18 AUGUST 1939, Page 30

TURGOT AND THE ANCIEN REGIME IN FRANCE By Douglas Dakin

Mr. Dakin's scholarly work (Methuen, 15s.) is the first thorough account of Turgot's policy to appear in English. It illuminates the financial and economic abuses that helped to bring about the French Revolution, and that could only be removed by such a volcanic eruption. The author's detailed study of Turgot's administration of the Limousin from 1761 to 1774 is not easy reading, but it is necessary to show how thoroughly bad the system of taxation was for the State as well as for the peasant. Mr. Dakin shows very dearly how the lawyers in the Parliaments or tribunals used their privileges to hamper genuine reforms no less than to thwart a rather timid and confused monarchy.
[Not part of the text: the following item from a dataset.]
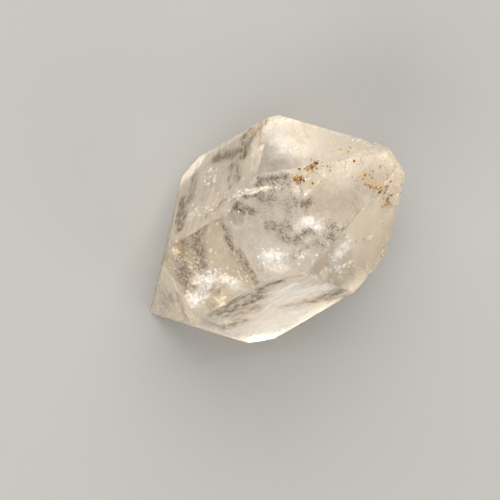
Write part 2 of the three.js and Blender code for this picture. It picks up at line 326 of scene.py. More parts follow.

When Turgot became Comptroller General in 1774, soon after Louis XVI's accession, he thought that he had secured the young King's unfailing support. But every economy that he proposed and every reform, such as the abolition of the trade guilds or of forced labour on the roads, stirred up the hostility of the privileged classes, and Maurepas, whom Choiseul's friends were ceaselessly trying to oust, thought to save himself by sacrificing his Finance Minister. There is tragi-comedy in the Court intrigues that Mr. Dakin outlines so dearly when one remembers that in less than fifteen years the whole fabric of folly and corruption was swept away. Mr. Dakin defends Turgot very well against the usual charge that he was a theorist in a hurry. He was in truth an expert administrator whose programme was moderate. But no one could have reformed the old regime.